I. FOSTERING INVESTMENT IN EUROPE

 1. Fostering investment and addressing market failure in Europe is a key policy challenge. The new focus on investment, coupled with Member States' commitment to intensifying structural reforms and to pursuing growth-friendly fiscal consolidation, will provide the foundation for growth and jobs in Europe. The European Council:

a) calls for setting up a European Fund for Strategic Investments (EFSI) in the EIB Group with the aim to mobilise 315 billion euro in new investments between 2015 and 2017. The Commission will present a proposal in January 2015, which the Union legislators are invited to agree on by June, so that the new investments can be activated as early as mid-2015. The EIB Group is invited to start activities by using its own funds as of January 2015. The EFSI will be open to contributions from Member States, directly or through national promotional banks. The European Council takes note of the favourable position the Commission has indicated towards such capital contributions in the context of the assessment of public finances under the Stability and Growth Pact, necessarily in line with the flexibility that is built into its existing rules;

b) supports the Commission's and the EIB's intention to strengthen technical assistance to projects at the European level and to create an investment advisory hub to be operational as of mid-2015;

c) underlines that the EFSI will complement and be additional to ongoing EU programmes and traditional EIB activities. In this context the full use of all existing and allocated EU resources needs to be encouraged. The Commission will work closely with the Member States concerned to find solutions to maximise the use of commitments under the 2007-2013 MFF period and recognises the desirability of delivering long-term projects in the years ahead using the flexibility of the existing rules;

d) invites the Commission and the Union legislators to step up work on key measures to increase the Union's attractiveness for production, investment and innovation, and to improve the regulatory environment for investments, including moves towards better integrated capital markets, while at the same time robustly pursuing the better regulation agenda aimed at transparent and simple regulation achieved at a minimum cost, consistent with the Council conclusions of 4 December 2014;

e) calls for speeding up adoption, transposition and implementation of Union legislation in the Single Market area and enhancing efforts to remove barriers and complete the internal market in products and services;

f) calls on the Commission to present a comprehensive Energy Union proposal well ahead of the March 2015 European Council;

g) calls on the Union legislators to give new momentum to the work on the pending proposals regarding the Digital Single Market and on the Commission to submit an ambitious communication in this area well before the June 2015 European Council;

h) calls for the further strengthening of the multilateral trading system and the conclusion of bilateral trade agreements with key partners. The EU and the US should make all efforts to conclude negotiations on an ambitious, comprehensive and mutually beneficial TTIP by the end of 2015.

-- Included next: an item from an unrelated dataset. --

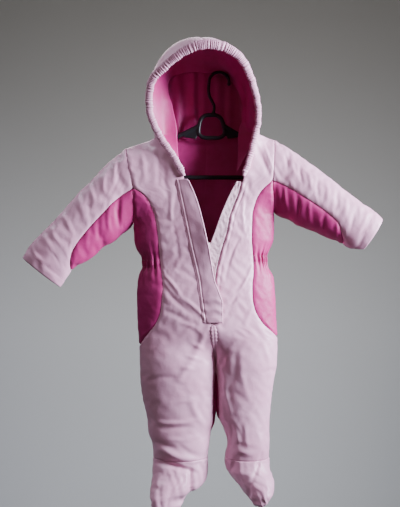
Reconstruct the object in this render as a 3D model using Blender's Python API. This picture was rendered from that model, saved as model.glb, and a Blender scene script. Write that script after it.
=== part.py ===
"""A baby's padded, hooded, footed snowsuit on a plastic hanger.

The suit is drafted in millimetres: X runs across it (the wearer's left is +X), -Y is its front and Z is up.
Every cloth piece is a wall with a true outer and inner face, cut from one of four surfaces: the body with its
legs and feet, the two sleeves, and the hood. Neighbouring pieces share a seam line and stand SEAM_GAP apart.
The whole model is moved at the end, so that the inside top of the hanger's hook is the origin.
"""
import math
from collections import namedtuple

import bmesh
import bpy
import numpy as np

# ---------------------------------------------------------------- driving dimensions, in millimetres
MM = 0.001
SEAM_GAP = 0.3
HALF_GAP = SEAM_GAP / 2
PADDED_WALL = 3.0
LINING_WALL = 1.2
LINING_CLEARANCE = 0.7
TAPE_WALL = 1.4
TAPE_SUNK = 0.8
FLAP_WALL = 2.2
FLAP_CLEARANCE = 1.3
HOOK_TOP_X = 22.0

CROTCH_HEIGHT = -576.0
ANKLE_HEIGHT = -765.0
WAIST_RIGHT, WAIST_LEFT = -378.0, -370.0
LEG_STARTS, LEG_WHOLE = -505.0, -585.0
SHOULDER_ROUNDING = 50.0
NECK_HALF_WIDTH = 103.0
NECK_DEPTH_BACK = 24.0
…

 2. The European Council will take regular stock of the implementation of the above-mentioned orientations.

3. There is an urgent need to advance efforts in the fight against tax avoidance and aggressive tax planning, both at the global and EU levels. Stressing the importance of transparency, the European Council looks forward to the Commission’s proposal on the automatic exchange of information on tax rulings in the EU. The Council will discuss how to make progress on all these issues and report back to the June 2015 European Council.

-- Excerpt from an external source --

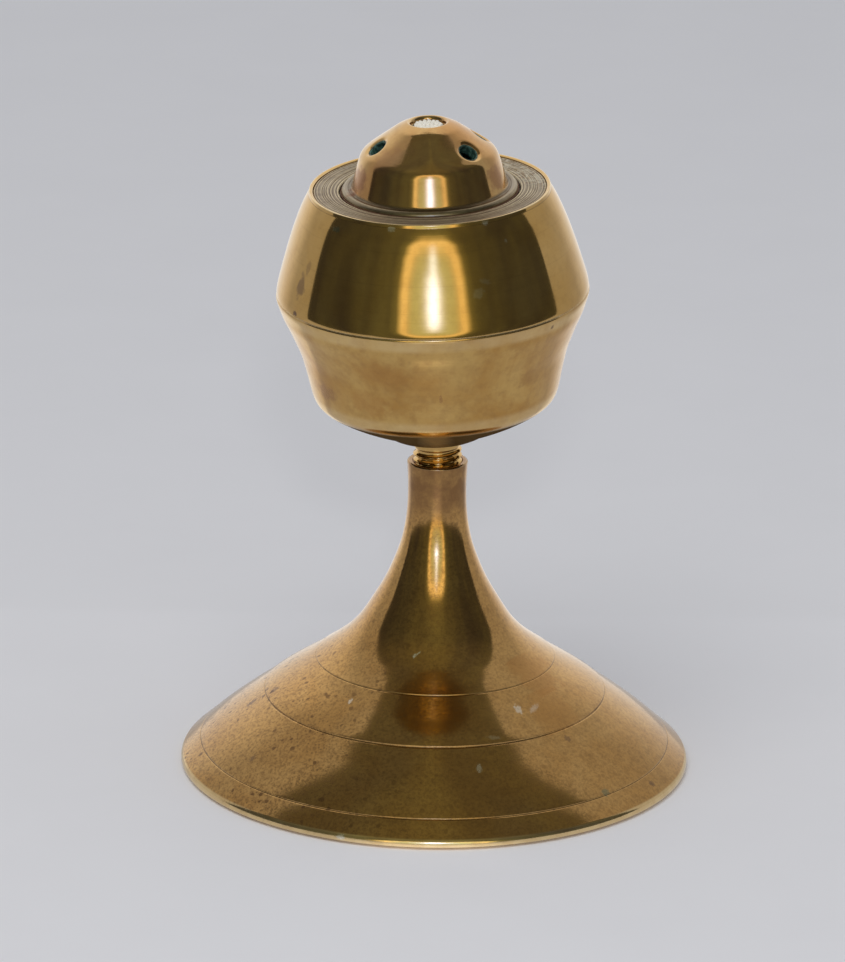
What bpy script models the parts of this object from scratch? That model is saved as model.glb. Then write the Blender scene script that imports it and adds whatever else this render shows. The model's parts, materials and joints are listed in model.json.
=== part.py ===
"""Small turned-brass alcohol burner: a trumpet foot with its stem, a fuel head
screwed into the top of the stem, and a perforated dome burner screwed into
the deck of the head.  Metres, +Z up, origin at the centre of the rest face;
front is -Y and right is +X.

Every turned piece is a radius/height profile swept by a Screw modifier.
Heights of the head pieces are measured along the head's own axis, which leans
a little from the stem because the stem's socket is tapped off square."""

import math

import bmesh
import bpy
from mathutils import Matrix, Vector

MM = 0.001

# ------------------------------------------------------------ driving dimensions (mm)
# Points are (radius, height).
SEG = 40                 # facets round a large turned piece
THREAD_SEG = 16          # facets round the spigot, its socket and their threads
CAP_THREAD_SEG = 24
WICK_SEG = 24
PORT_SEG = 14
VENT_SEG = 12

GAP = 0.05               # clearance between neighbouring pieces
WIDE_GAP = 0.1
EDGE_BREAK = 0.25        # broken edges of the stem mouth and burner flange
END_BREAK = 0.3          # broken ends of the collar, skirt and wick top
TIP_BREAK = 0.4          # broken edges of the spigot

# foot and stem
RIM_R = 37.15            # widest radius of the foot
RIM_SHOULDER = (36.55, 1.55)
LINE_3 = (34.3, 3.4)     # engraved line nearest the rim
LINE_2 = (25.0, 10.4)
LINE_1 = (17.6, 16.1)    # engraved line nearest the stem
STEM_R = 4.27
STEM_WAIST_Z = 41.5
COVE_HEIGHTS = (STEM_WAIST_Z, 37.0, 33.0, 29.5, 26.5, 23.8, 21.3, 19.2, 17.5)
MOUTH_R = 4.42
MOUTH_Z = 46.4
FOOT_WALL = 1.7
REST_FACE_INNER_R = 34.7
HOLLOW_TOP_Z = 23.5
HOLLOW_SPAN = (1.9, 21.5)  # heights between which the hollow follows the outside

# lean of the head on its socket
LEAN_PIVOT_Z = 46.6
LEAN_LEFT_DEG = 2.2      # towards -X
LEAN_FRONT_DEG = 1.2     # towards -Y

# threads
THREAD_GAP = 0.12        # radial gap between male and female threads
RIDGE_SINK = 0.3         # how far a ridge is rooted inside its core
FEMALE_LEAD = 2          # whole pitches a female thread starts below its male one

# threaded joint between head and stem
SPIGOT_MAJOR_R = 3.55
SPIGOT_CORE_R = 3.08
SPIGOT_PITCH = 0.9
SPIGOT_TIP_Z = 40.6
SPIGOT_THREAD_Z0 = 41.4
SPIGOT_TURNS = 7
SPIGOT_CORE_TOP_Z = 48.4
SPIGOT_FLANGE_R = 5.6
SPIGOT_FLANGE_TOP_Z = 53.0
SOCKET_FLOOR_Z = 37.8
SOCKET_OVERSHOOT = 2.0   # how far the socket cutter rises above the mouth
SOCKET_SPREAD = 0.07     # extra half-width of the female ridge
PAD_R = 2.9
PAD_T = 0.8

# fuel head
NECK_R = 3.6
UNDER_Z = 49.5           # where the underside meets the neck
FLOOR_Z = 51.9           # inner floor of the cup
CUP_HEEL = (16.6, 55.85)
CUP_BASE = (17.45, 56.6)
CUP_SIDE_FOOT = (17.62, 57.0)
BELLY_R = 22.7
SEAM_Z = 72.7
CUP_SIDE_TOP = (BELLY_R - 0.02, SEAM_Z - 1.1)
CUP_MOUTH_R = 21.45
CONE_FOOT = (22.6, 73.2)
LIP_BOTTOM_Z = 71.5      # the cone's lip reaches down inside the cup
DECK_Z = 88.0
RIM_TOP = (17.5, 88.2)
RIM_INNER_R = RIM_TOP[0] - 0.6
LEDGE_R = 16.2
LEDGE_Z = 86.5

# threaded joint between burner and head
CAP_MAJOR_R = 9.6
CAP_CORE_R = 9.0
CAP_PITCH = 1.25
CAP_THREAD_Z0 = 84.1
CAP_TURNS = 2
SKIRT_BOTTOM_Z = 83.2
COLLAR_R = 12.2
COLLAR_NECK_R = 10.6
COLLAR_BOTTOM_Z = 81.8
COLLAR_TURNS = 5
COLLAR_SPREAD = 0.1      # extra half-width of the female ridge
RECESS_R = 13.1
RECESS_FLOOR_Z = 87.2
GASKET_T = 0.6
GASKET_R = RECESS_R - 0.2
GASKET_HOLE_R = 9.95
GASKET_Z = RECESS_FLOOR_Z + GAP
SEAT_Z = GASKET_Z + GASKET_T + GAP
FLANGE_R = 12.75
FLANGE_TOP_Z = 88.5

# burner dome
DOME_FOOT_R = 11.0
DOME_TOP_Z = 98.2
SLOPE_TOP = (4.65, 97.3)
SLOPE_FOOT = (8.1, 94.95)
TOP_HOLE_R = 2.65
BORE_R = 8.2
BORE_TOP_Z = 91.4
PORT_R = 1.3
PORT_SINK_DEPTH = 0.25   # bottom of the countersink, below the port centre
PORT_CUT_DEPTH = 4.2
PORT_CUT_HEIGHT = 1.4    # the cutter's rise above the port centre
PORT_CUT_TOP_R = 2.8     # the countersinking cone's radius at that height
PORT_CENTRE = (7.75, 95.15)
PORT_PITCH_DEG = 58.75   # six places, the front one left undrilled
PORT_FIRST_DEG = 49.0    # from the front (-Y) towards the right (+X)
PORT_COUNT = 5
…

 4. Closer coordination of economic policies is essential to ensure the smooth functioning of the Economic and Monetary Union. Following a discussion on this issue on the basis of an analytical note at the informal meeting of the Heads of State or Government in February, the President of the Commission, in close cooperation with the President of the Euro Summit, the President of the Eurogroup and the President of the European Central Bank, will report at the latest to the June 2015 European Council. The Member States will be closely involved in the preparatory work.

II. UKRAINE

 5. The European Council congratulates Ukraine on its new government and welcomes its determination to carry out political and economic reforms. Following the Commission´s second disbursement in December of 500 million Euro in macro-financial assistance, the EU and its Member States stand ready to further facilitate and support Ukraine's reform process, together with other donors and in line with IMF conditionality. The European Council welcomes the Commission's readiness to increase humanitarian aid to the suffering people in Ukraine.

 6. The situation in eastern Ukraine remains a strong concern. The Union's policy of not recognising the illegal annexation of Crimea and Sevastopol was further tightened today *. The EU will stay the course; the European Council is ready to take further steps if necessary. All parties, including Russia, should actively engage in and implement fully the Minsk agreements. The European Council calls for unhindered access to the crash site of MH17 in the interest of the ongoing investigations.

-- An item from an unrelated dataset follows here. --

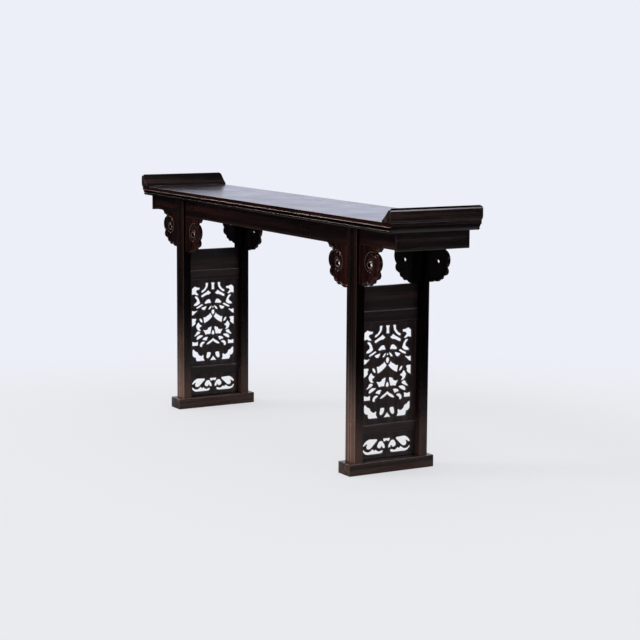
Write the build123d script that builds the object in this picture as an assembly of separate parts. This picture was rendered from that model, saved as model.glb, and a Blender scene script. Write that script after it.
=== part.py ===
from build123d import *
import os

os.makedirs("parts", exist_ok=True)

# Altar table with everted ends, pierced side carvings and shoe feet.
# Millimetres. +X is the right end, the front faces -Y, +Z is up, the origin is the
# middle of the table on the floor.

# ---- overall size ----------------------------------------------------------------
table_height = 900          # floor to the tips of the everted ends
half_length = 926           # middle to the outer band of the end frame members
half_depth = 172            # middle to the outer band of the long frame members

# ---- everted flanges -------------------------------------------------------------
flange_height = 46
flange_width = 48           # width of the foot that stands on the frame
flange_proud = 3            # the upright flank stands this far out of the frame band
flange_neck = 3             # upright neck above the frame
flange_turn = 8             # height of the part that is turned under, above the neck
flange_brow = 13            # height of the rounded brow below the tip
flange_lean = 3.5           # the brow leans in by this much
flange_tip_flat = 3         # from the band in to the inner edge of the tip
flange_foot = 4             # small bevel where the inner face meets the frame
flange_inner_bow = 2        # hollow of the inner face
flange_key_thick = 10
flange_key_deep = 8
flange_key_stop = 52        # the key stops this far short of the front and the back

# ---- top frame -------------------------------------------------------------------
frame_thick = 34
frame_width = 80            # width of every frame member, seen from above
ovolo_height = 23           # round moulding between the underside and the upright band
ovolo_bow = 3               # how far the round stands out of its straight line
band_step = 2               # the band stands this far out of the top of the round
undercut = 12               # the underside starts this far in from the band
corner_tenon_inset = 16     # from the inner edge of the long member to its corner tenon
corner_tenon_width = 20
corner_tenon_thick = 10
corner_tenon_stop = 26      # from the end of the table to the end of the tenon

# ---- floating panel and its battens ----------------------------------------------
panel_thick = 16
panel_tongue_thick = 8
panel_tongue_long = 8
batten_spacing = 440
batten_width = 46
batten_depth = 16
batten_key_deep = 5         # dovetail key let into the panel
batten_key_flare = 3
batten_key_stop = 12        # the key stops this far short of the long members
batten_tenon_long = 10
batten_tenon_width = 30
batten_tenon_thick = 9
batten_shoulder = 2         # below the tenon

# ---- aprons ----------------------------------------------------------------------
apron_height = 58
apron_thick = 10
front_apron_inset = 38      # from the band of the long member to the apron's face
end_apron_inset = 18        # from the band of the end member to the apron's face
end_apron_overrun = 5       # the end aprons lap the long ones and stand this far in front
apron_bevel = 2.5           # bevel along the lower outer arris of the end aprons

# ---- legs ------------------------------------------------------------------------
leg_inset = 280             # from the end of the table to the middle of the leg
leg_width = 61
leg_depth = 34
leg_proud = 10.5            # the leg's bead stands this far in front of the apron
leg_round = 5               # radius of the leg's front edges
edge_bead_width = 9.5       # flat bead along each front edge, set off by a vee
edge_vee_width = 2.4
edge_vee_depth = 1.2
twin_bead_width = 11.5
twin_bead_proud = 1.5
twin_bead_gap = 2           # between the two beads
twin_bead_vee = 1           # depth of the vee between them
leg_tenon_width = 30
leg_tenon_long = 14
leg_tenon_shoulder = 2      # in front of the leg's top tenon and behind it
foot_tenon_thick = 16
foot_tenon_long = 20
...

*European Union government leaders have imposed substantial additional sanctions on investment, services and trade with Crimea and Sevastopol, to reinforce the EU’s policy of not recognising their illegal annexation by Russia. The sanctions will take effect on December 20.

From December 20, investment in Crimea or Sevastopol is outlawed, the European Council statement said. Europeans and EU-based companies may no longer buy real estate or entities in Crimea, finance Crimean companies or supply related services. In addition, EU operators will no longer be permitted to offer tourism services in Crimea or Sevastopol.

In particular, European cruise ships may not call at ports in the Crimean peninsula, except in case of emergency. This applies to all ships owned or controlled by a European or flying the flag of a Member State. Existing cruise contracts may be still be honoured until March 20. It is prohibited to export certain goods and technology to Crimean companies or for use in Crimea. These concern the transport, telecommunications and energy sectors or the prospection, exploration and production of oil, gas and mineral resources. Technical assistance, brokering, construction or engineering services related to infrastructure in the same sectors must not be provided.

The measures add to an import ban on goods from Crimea and Sevastopol, imposed in June, as well as restrictions introduced in July on trade and investment related to certain economic sectors and infrastructure projects.